YOUR GOAL:
Restate, word for word, all of the material shown below.

COLLECTED DATA:

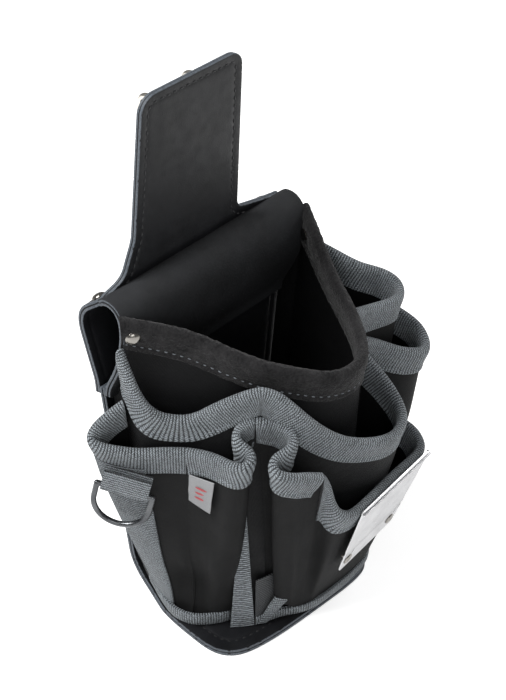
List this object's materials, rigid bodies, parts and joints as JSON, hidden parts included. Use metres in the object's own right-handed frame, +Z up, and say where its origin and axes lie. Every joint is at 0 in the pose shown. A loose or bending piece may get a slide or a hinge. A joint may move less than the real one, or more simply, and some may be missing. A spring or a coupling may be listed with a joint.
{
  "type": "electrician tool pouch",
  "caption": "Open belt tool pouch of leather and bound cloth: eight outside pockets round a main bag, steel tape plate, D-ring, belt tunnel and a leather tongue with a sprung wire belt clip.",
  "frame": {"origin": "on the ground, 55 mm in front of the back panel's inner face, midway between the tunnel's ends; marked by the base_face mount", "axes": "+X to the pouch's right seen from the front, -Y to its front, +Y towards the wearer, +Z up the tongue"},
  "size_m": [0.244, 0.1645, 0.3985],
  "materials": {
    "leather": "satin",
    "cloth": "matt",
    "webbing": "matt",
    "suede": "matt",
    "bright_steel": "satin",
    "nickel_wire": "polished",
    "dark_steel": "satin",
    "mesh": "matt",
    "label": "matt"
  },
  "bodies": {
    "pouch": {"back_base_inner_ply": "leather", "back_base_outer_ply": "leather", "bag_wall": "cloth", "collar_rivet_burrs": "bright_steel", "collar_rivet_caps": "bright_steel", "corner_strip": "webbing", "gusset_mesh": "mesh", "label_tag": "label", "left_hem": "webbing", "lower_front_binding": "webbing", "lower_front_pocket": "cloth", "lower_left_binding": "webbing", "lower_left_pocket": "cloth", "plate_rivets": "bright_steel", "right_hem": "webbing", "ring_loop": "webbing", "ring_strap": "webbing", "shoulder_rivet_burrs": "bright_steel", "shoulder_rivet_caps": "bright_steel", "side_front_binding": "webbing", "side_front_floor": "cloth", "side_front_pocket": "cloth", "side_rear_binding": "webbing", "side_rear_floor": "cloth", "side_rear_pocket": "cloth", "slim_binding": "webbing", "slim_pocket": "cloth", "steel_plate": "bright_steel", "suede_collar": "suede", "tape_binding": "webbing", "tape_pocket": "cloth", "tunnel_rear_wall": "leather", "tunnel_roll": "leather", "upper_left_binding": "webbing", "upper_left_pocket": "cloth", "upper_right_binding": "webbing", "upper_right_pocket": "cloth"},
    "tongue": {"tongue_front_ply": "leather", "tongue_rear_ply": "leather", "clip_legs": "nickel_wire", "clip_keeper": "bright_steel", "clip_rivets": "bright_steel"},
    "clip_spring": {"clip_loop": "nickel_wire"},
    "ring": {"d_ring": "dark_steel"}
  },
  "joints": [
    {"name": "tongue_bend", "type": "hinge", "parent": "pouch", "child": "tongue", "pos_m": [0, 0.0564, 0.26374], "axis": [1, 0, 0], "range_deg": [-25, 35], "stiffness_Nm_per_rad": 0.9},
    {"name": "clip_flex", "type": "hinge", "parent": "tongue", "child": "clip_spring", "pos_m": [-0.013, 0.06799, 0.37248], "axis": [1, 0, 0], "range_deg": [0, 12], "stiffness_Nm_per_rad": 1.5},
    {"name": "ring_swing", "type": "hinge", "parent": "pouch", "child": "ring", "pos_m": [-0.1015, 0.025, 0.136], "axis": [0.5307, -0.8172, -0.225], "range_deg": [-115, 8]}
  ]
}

TASK SOLUTION:
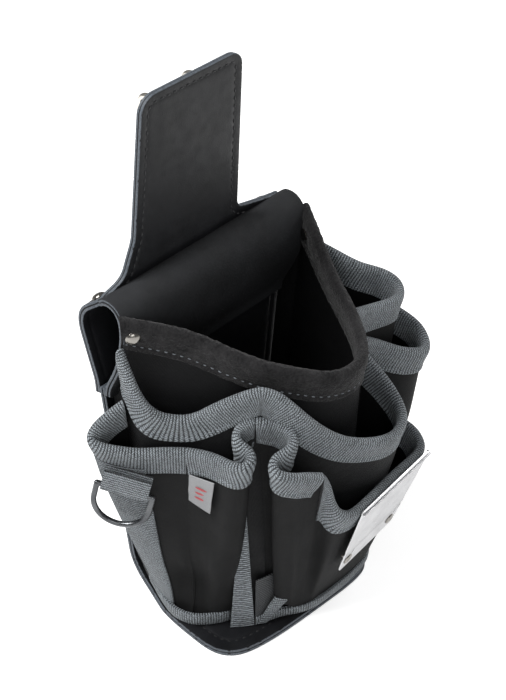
List this object's materials, rigid bodies, parts and joints as JSON, hidden parts included. Use metres in the object's own right-handed frame, +Z up, and say where its origin and axes lie. Every joint is at 0 in the pose shown. A loose or bending piece may get a slide or a hinge. A joint may move less than the real one, or more simply, and some may be missing. A spring or a coupling may be listed with a joint.
{
  "type": "electrician tool pouch",
  "caption": "Open belt tool pouch of leather and bound cloth: eight outside pockets round a main bag, steel tape plate, D-ring, belt tunnel and a leather tongue with a sprung wire belt clip.",
  "frame": {"origin": "on the ground, 55 mm in front of the back panel's inner face, midway between the tunnel's ends; marked by the base_face mount", "axes": "+X to the pouch's right seen from the front, -Y to its front, +Y towards the wearer, +Z up the tongue"},
  "size_m": [0.244, 0.1645, 0.3985],
  "materials": {
    "leather": "satin",
    "cloth": "matt",
    "webbing": "matt",
    "suede": "matt",
    "bright_steel": "satin",
    "nickel_wire": "polished",
    "dark_steel": "satin",
    "mesh": "matt",
    "label": "matt"
  },
  "bodies": {
    "pouch": {"back_base_inner_ply": "leather", "back_base_outer_ply": "leather", "bag_wall": "cloth", "collar_rivet_burrs": "bright_steel", "collar_rivet_caps": "bright_steel", "corner_strip": "webbing", "gusset_mesh": "mesh", "label_tag": "label", "left_hem": "webbing", "lower_front_binding": "webbing", "lower_front_pocket": "cloth", "lower_left_binding": "webbing", "lower_left_pocket": "cloth", "plate_rivets": "bright_steel", "right_hem": "webbing", "ring_loop": "webbing", "ring_strap": "webbing", "shoulder_rivet_burrs": "bright_steel", "shoulder_rivet_caps": "bright_steel", "side_front_binding": "webbing", "side_front_floor": "cloth", "side_front_pocket": "cloth", "side_rear_binding": "webbing", "side_rear_floor": "cloth", "side_rear_pocket": "cloth", "slim_binding": "webbing", "slim_pocket": "cloth", "steel_plate": "bright_steel", "suede_collar": "suede", "tape_binding": "webbing", "tape_pocket": "cloth", "tunnel_rear_wall": "leather", "tunnel_roll": "leather", "upper_left_binding": "webbing", "upper_left_pocket": "cloth", "upper_right_binding": "webbing", "upper_right_pocket": "cloth"},
    "tongue": {"tongue_front_ply": "leather", "tongue_rear_ply": "leather", "clip_legs": "nickel_wire", "clip_keeper": "bright_steel", "clip_rivets": "bright_steel"},
    "clip_spring": {"clip_loop": "nickel_wire"},
    "ring": {"d_ring": "dark_steel"}
  },
  "joints": [
    {"name": "tongue_bend", "type": "hinge", "parent": "pouch", "child": "tongue", "pos_m": [0, 0.0564, 0.26374], "axis": [1, 0, 0], "range_deg": [-25, 35], "stiffness_Nm_per_rad": 0.9},
    {"name": "clip_flex", "type": "hinge", "parent": "tongue", "child": "clip_spring", "pos_m": [-0.013, 0.06799, 0.37248], "axis": [1, 0, 0], "range_deg": [0, 12], "stiffness_Nm_per_rad": 1.5},
    {"name": "ring_swing", "type": "hinge", "parent": "pouch", "child": "ring", "pos_m": [-0.1015, 0.025, 0.136], "axis": [0.5307, -0.8172, -0.225], "range_deg": [-115, 8]}
  ]
}